Shared leave does indeed offer an appealing solution. However, there are still some niggling issues in general and several more arise when we start to think about how the policy will actually be implemented by employers.

The new regime seems fairly unpopular with employers, for a start. Law firm Hogan Lovells and My Family Care, Norton Rose Fulbright and The Institute of Leadership and Management surveyed employers in the UK earlier this year, showing that only a minority have a clear idea of how they will implement the new rules.

Many are finding the changes complicated. Administrative burden is turning out to be a particular challenge with the system because considerable flexibility is on offer to parents.

So complicated, in fact, that the large majority of companies are still trying to work out how to introduce shared leave, even though the first requests for leave are expected to be made as early as by February 2015. The majority have taken no action to prepare for the changes and are explicitly concerned with the logistics of sharing information between HR departments in two organisations – the mother’s employer and the employer of her partner.

This doesn’t have to be a logistic nightmare though. The new rules in fact only ask for basic information (in the form of a declaration) and limited supplementary evidence to be shared, which is reasonably practical to accommodate. In Sweden and Slovenia, where parental leave schemes have been in place for the past 40 years, the two employers do not have to communicate at all; everything is co-ordinated between the parents and the designated government agencies.

Another concern is that employers may decide to cut their enhanced maternity benefits back, while offering no enhanced shared leave pay in return. The problem is that companies are not required to create enhanced schemes, and nearly half of those surveyed made it clear that they would only comply with their statutory obligations.

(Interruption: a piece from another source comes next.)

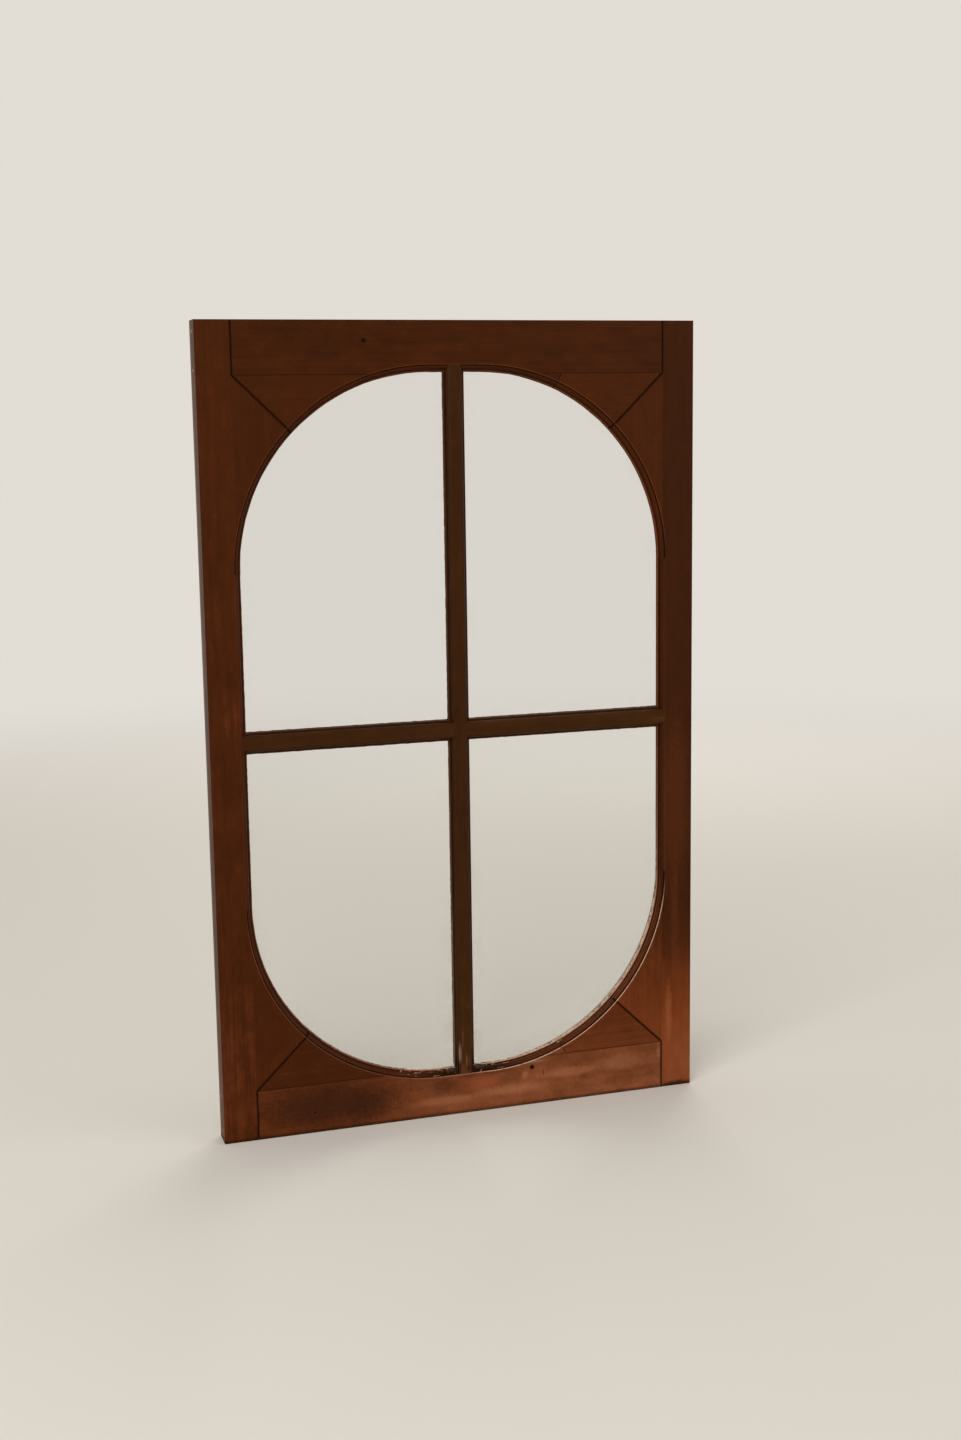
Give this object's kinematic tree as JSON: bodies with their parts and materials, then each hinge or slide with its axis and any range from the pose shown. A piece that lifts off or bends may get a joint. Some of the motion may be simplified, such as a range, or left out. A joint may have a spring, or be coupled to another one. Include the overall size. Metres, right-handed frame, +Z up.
{
  "type": "oval window",
  "caption": "Fixed timber window: a rectangular frame round an upright oval light, with moulded glazing bars and puttied glass, for setting in a wall opening.",
  "frame": {"origin": "middle of the frame's bottom edge, at half the frame's depth", "axes": "+X to the right seen from the room, +Y from the room to the weather side, +Z up"},
  "size_m": [0.674, 0.035, 1.076],
  "materials": {
    "varnished_wood": "old reddish-brown varnish, worn and bleached in places",
    "wedge_wood": "bare end grain",
    "window_glass": "clear, slightly uneven",
    "putty": "dry, weathered",
    "sprig_steel": "dull"
  },
  "bodies": {
    "root": {"right_stile": "varnished_wood", "left_stile": "varnished_wood", "bottom_rail": "varnished_wood", "top_rail": "varnished_wood", "vertical_bar": "varnished_wood", "right_cross_bar": "varnished_wood", "left_cross_bar": "varnished_wood", "stile_block_bottom_right": "varnished_wood", "stile_block_bottom_left": "varnished_wood", "stile_block_top_right": "varnished_wood", "stile_block_top_left": "varnished_wood", "rail_block_bottom_right": "varnished_wood", "rail_block_bottom_left": "varnished_wood", "rail_block_top_right": "varnished_wood", "rail_block_top_left": "varnished_wood", "tenon_wedges": "wedge_wood", "glazing_sprigs": "sprig_steel", "pane_bottom_right": "window_glass", "pane_bottom_left": "window_glass", "pane_top_right": "window_glass", "pane_top_left": "window_glass", "putty_bottom_right": "putty", "putty_bottom_left": "putty", "putty_top_right": "putty", "putty_top_left": "putty"}
  },
  "joints": []
}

Complying with international standards might also be an issue. The International Labour Organization’s Maternity Protection Convention calls for 14 weeks of maternity leave, of which six must be postnatal leave to safeguard the health of mother and child. The minimum standard in the UK legislation, however, remains a two-week compulsory maternity leave period.

But what could cause real problems is the EU Framework Agreement on parental leave, which sets out minimum requirements on parental leave; it entitles both men and women to an individual right to parental leave for at least four months, of which at least one month should, in principle, be provided on a non-transferable basis. Minimum requirements are set out and are supposed to be brought into national legislation in each member state. Whether the new UK rules will satisfy these requirements remains to be seen.

But before we get to that point, we must be aware that the design, and implementation of laws is every bit as important as the intentions behind them. The UK government has not created a new right here – it is merely allowing parents to split an existing right. As the leave has to be taken before the child’s first birthday, this legislation is, in practice, taking the leave away from the mothers, making the chances of parents (voluntarily) sharing shared leave rather slim.

Public opinion tends to sway towards believing mothers should stay at home when there is a child under school age. According to NatCen, only one in five people thought paid leave should be divided evenly between the parents, showing limited support for the new policy in 2013.

Shared parental leave is a welcome, but complex piece of legislation whose success will depend on its effective implementation.

Getting shared parental leave right can be a shared opportunity for employees and businesses: supporting working families while helping businesses to retain talent. But many UK employers are unprepared for these changes and the government needs to help. My Family Care webinars show that employers would no doubt appreciate further guidance on how to deal with new provision in practice. HR resource packs, practical information and tailored guidance have already been developed but information about how other employers are approaching the problem is needed too. That could come from the UK or from Sweden and Slovenia, where shared parental leave has been in operation for some time.